WHAT TO DO. The material below contains a line with "Model this object" and a line with "import Sketcher". Copy exactly those two lines and all lines between them.
** start **
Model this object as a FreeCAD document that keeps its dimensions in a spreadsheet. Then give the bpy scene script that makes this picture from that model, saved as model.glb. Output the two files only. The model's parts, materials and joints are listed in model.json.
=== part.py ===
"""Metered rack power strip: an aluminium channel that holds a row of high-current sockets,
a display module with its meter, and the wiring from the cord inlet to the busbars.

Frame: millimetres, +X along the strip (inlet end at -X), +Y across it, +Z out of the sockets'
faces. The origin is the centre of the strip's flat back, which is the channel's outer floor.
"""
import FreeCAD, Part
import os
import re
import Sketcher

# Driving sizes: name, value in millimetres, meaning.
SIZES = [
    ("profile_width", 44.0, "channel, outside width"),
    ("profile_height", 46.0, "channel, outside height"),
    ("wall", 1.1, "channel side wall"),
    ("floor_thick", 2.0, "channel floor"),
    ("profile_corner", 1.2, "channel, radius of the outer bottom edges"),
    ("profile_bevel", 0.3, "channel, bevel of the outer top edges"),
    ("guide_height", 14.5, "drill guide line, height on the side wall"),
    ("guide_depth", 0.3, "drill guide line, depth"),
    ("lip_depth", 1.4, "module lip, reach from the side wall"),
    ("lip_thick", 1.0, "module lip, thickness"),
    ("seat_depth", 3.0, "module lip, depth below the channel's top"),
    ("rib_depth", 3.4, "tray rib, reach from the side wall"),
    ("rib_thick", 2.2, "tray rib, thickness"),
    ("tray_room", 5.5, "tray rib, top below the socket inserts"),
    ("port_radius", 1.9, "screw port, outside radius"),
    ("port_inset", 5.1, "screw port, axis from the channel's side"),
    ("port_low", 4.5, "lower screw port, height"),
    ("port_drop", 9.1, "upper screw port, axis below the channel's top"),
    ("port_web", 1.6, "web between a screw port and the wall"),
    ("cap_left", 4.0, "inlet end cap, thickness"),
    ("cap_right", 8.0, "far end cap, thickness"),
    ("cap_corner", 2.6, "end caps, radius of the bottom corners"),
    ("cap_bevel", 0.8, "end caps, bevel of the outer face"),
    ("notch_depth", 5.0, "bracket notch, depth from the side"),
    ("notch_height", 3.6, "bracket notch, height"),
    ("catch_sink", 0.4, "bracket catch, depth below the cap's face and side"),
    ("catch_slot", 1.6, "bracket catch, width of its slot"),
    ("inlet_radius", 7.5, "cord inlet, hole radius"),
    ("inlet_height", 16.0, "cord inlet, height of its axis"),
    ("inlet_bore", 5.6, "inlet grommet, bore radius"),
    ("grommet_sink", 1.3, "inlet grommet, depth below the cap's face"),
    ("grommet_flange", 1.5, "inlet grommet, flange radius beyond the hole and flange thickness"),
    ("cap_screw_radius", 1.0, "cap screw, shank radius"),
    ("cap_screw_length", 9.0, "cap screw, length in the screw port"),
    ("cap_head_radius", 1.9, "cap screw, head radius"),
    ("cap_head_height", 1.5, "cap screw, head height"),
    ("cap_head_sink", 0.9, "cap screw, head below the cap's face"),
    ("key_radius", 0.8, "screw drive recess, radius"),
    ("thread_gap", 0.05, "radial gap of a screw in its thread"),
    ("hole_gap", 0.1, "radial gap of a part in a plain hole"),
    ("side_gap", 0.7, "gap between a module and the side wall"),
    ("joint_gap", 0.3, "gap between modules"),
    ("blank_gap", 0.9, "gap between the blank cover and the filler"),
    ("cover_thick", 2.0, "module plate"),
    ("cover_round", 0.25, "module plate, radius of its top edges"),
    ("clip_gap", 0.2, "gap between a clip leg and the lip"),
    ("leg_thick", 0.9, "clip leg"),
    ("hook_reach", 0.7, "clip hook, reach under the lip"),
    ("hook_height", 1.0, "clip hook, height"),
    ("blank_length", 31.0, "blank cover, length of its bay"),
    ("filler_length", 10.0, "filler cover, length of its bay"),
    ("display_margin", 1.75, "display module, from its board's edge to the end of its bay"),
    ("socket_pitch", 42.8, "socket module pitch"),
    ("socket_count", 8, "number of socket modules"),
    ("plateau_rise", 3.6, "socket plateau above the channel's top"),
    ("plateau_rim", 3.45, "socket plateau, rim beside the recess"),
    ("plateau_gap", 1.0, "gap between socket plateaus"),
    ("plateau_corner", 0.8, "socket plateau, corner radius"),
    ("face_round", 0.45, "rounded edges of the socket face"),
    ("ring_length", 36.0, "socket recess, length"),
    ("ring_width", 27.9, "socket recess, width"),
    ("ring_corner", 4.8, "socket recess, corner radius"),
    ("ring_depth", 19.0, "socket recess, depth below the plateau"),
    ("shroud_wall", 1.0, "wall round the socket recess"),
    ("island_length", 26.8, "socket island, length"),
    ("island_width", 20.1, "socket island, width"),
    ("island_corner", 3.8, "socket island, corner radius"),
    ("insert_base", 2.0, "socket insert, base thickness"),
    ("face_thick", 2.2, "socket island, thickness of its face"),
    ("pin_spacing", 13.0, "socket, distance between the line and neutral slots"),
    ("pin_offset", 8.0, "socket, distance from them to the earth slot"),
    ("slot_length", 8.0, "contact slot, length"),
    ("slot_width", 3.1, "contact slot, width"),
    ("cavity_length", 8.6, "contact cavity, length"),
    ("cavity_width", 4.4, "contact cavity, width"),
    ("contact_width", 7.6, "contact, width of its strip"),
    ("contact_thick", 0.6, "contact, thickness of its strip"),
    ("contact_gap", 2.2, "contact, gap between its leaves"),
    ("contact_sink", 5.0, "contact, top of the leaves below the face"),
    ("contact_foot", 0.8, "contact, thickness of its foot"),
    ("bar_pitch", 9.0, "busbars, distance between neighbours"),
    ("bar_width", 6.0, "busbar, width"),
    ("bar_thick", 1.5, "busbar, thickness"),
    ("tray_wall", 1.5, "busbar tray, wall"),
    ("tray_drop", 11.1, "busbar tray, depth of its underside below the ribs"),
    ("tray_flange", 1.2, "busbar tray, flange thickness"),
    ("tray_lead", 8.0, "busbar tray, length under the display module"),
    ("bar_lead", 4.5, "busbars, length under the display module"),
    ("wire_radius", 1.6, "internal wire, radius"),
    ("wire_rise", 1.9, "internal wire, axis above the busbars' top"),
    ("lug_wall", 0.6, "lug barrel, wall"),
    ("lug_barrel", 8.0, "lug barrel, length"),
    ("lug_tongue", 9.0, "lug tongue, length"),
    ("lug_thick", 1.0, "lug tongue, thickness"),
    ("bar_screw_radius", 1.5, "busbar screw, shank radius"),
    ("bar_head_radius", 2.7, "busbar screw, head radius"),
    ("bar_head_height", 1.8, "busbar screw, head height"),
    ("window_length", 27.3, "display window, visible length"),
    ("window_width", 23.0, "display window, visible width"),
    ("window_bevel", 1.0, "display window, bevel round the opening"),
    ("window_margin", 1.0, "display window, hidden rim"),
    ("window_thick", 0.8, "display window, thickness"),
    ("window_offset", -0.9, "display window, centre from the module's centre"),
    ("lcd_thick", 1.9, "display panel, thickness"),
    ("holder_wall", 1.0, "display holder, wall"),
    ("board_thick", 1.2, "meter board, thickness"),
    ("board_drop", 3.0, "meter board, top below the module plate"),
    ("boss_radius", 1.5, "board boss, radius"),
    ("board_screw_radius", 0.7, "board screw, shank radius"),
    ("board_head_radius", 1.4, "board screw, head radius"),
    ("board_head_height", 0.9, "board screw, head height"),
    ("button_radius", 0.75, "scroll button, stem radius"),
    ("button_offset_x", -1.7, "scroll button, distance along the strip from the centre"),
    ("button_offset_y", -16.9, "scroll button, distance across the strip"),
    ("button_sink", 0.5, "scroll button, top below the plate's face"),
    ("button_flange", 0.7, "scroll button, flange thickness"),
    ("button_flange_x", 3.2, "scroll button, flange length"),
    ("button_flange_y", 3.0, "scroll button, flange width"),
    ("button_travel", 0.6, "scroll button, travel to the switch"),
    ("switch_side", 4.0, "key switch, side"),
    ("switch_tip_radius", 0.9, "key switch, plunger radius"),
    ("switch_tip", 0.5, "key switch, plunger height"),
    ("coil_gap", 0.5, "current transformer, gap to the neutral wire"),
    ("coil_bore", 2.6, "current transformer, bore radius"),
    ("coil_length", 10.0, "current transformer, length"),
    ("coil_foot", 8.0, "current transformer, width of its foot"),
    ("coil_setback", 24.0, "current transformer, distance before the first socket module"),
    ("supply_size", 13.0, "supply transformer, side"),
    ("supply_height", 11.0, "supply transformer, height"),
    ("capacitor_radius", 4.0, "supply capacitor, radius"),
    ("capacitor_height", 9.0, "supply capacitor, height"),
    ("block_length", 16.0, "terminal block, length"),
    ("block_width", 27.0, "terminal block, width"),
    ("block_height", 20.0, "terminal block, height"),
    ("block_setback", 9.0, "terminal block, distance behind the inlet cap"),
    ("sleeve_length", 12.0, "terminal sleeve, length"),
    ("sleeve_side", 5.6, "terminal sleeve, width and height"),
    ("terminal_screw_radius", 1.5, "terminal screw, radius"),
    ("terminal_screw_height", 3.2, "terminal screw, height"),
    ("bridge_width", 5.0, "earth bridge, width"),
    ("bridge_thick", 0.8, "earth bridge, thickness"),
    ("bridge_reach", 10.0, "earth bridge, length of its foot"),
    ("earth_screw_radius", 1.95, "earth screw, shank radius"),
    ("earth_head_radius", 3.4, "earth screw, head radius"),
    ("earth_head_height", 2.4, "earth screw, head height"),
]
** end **
** start **
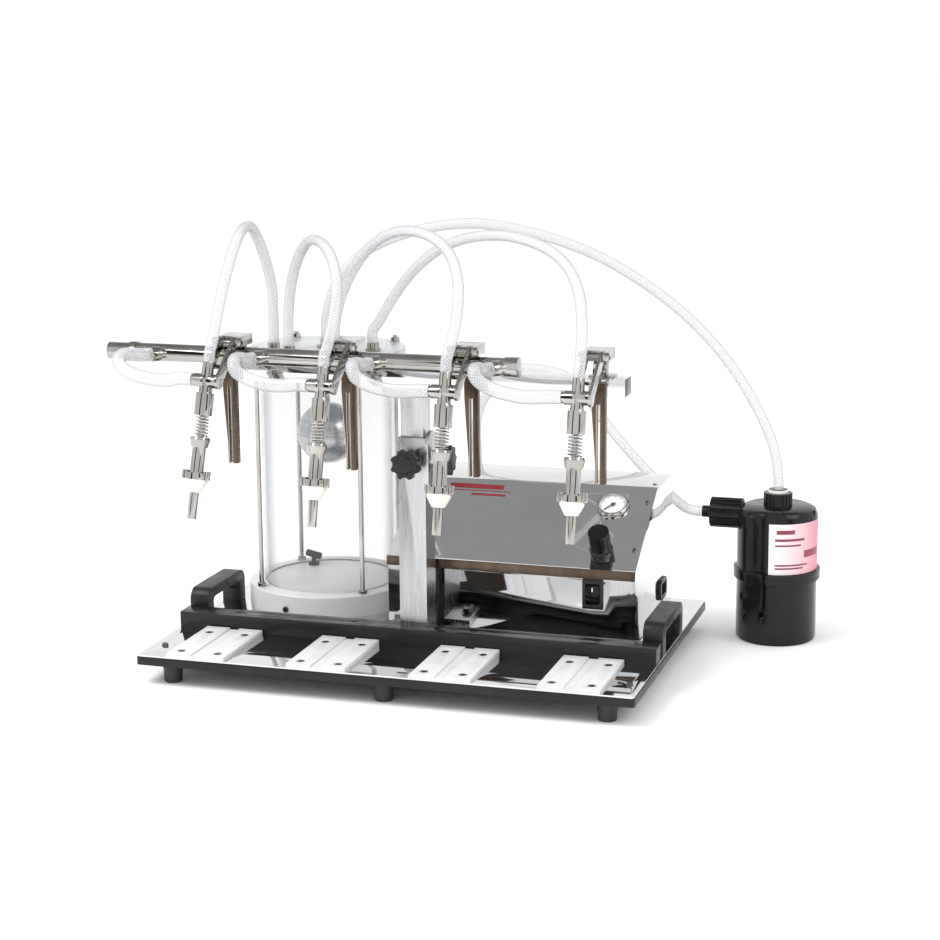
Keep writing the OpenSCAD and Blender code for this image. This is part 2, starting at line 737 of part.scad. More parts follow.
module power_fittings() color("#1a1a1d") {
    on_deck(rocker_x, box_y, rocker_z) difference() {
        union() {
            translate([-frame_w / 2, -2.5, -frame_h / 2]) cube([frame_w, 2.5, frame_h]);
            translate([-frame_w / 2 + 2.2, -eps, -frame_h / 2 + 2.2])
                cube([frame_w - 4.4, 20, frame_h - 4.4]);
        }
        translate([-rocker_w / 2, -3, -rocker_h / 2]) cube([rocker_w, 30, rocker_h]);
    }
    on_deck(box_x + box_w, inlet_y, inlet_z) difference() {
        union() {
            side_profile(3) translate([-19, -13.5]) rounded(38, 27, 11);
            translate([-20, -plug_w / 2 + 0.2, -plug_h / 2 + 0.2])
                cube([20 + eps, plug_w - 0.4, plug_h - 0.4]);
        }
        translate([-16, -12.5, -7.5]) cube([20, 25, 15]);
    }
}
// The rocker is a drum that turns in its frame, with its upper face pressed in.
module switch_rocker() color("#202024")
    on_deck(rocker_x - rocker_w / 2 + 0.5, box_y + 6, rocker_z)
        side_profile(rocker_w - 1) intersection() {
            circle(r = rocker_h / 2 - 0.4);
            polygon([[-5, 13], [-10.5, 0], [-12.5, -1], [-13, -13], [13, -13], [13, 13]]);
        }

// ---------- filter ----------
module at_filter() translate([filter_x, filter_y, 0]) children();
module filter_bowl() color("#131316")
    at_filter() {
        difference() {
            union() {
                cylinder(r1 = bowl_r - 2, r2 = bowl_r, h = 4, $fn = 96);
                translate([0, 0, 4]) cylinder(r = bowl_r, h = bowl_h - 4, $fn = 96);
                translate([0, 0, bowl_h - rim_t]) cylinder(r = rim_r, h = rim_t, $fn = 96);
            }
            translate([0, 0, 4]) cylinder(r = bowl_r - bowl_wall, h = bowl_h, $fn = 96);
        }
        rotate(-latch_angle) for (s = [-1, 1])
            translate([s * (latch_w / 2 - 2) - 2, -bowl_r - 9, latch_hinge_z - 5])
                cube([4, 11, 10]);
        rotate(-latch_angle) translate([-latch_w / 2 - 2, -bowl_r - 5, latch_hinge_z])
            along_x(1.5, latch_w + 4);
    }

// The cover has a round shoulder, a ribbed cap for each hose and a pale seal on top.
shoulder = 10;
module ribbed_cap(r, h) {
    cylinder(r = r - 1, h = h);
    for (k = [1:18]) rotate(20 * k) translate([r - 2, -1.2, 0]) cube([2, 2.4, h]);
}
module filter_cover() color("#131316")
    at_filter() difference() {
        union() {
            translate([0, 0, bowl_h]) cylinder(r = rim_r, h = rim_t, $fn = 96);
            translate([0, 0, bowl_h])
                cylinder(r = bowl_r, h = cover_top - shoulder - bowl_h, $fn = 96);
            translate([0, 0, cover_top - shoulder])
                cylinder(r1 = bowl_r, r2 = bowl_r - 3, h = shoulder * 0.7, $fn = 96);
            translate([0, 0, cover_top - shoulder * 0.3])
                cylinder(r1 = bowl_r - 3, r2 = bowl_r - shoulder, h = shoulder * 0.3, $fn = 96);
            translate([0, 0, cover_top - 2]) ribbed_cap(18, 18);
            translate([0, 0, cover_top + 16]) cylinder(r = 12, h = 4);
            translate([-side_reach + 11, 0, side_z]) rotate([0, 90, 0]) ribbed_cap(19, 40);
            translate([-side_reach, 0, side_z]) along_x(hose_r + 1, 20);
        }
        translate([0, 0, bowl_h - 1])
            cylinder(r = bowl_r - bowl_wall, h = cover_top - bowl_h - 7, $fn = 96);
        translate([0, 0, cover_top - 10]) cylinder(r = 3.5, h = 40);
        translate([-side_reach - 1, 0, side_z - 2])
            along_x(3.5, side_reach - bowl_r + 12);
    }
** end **
TASK OUTPUT.
Model this object as a FreeCAD document that keeps its dimensions in a spreadsheet. Then give the bpy scene script that makes this picture from that model, saved as model.glb. Output the two files only. The model's parts, materials and joints are listed in model.json.
=== part.py ===
"""Metered rack power strip: an aluminium channel that holds a row of high-current sockets,
a display module with its meter, and the wiring from the cord inlet to the busbars.

Frame: millimetres, +X along the strip (inlet end at -X), +Y across it, +Z out of the sockets'
faces. The origin is the centre of the strip's flat back, which is the channel's outer floor.
"""
import FreeCAD, Part
import os
import re
import Sketcher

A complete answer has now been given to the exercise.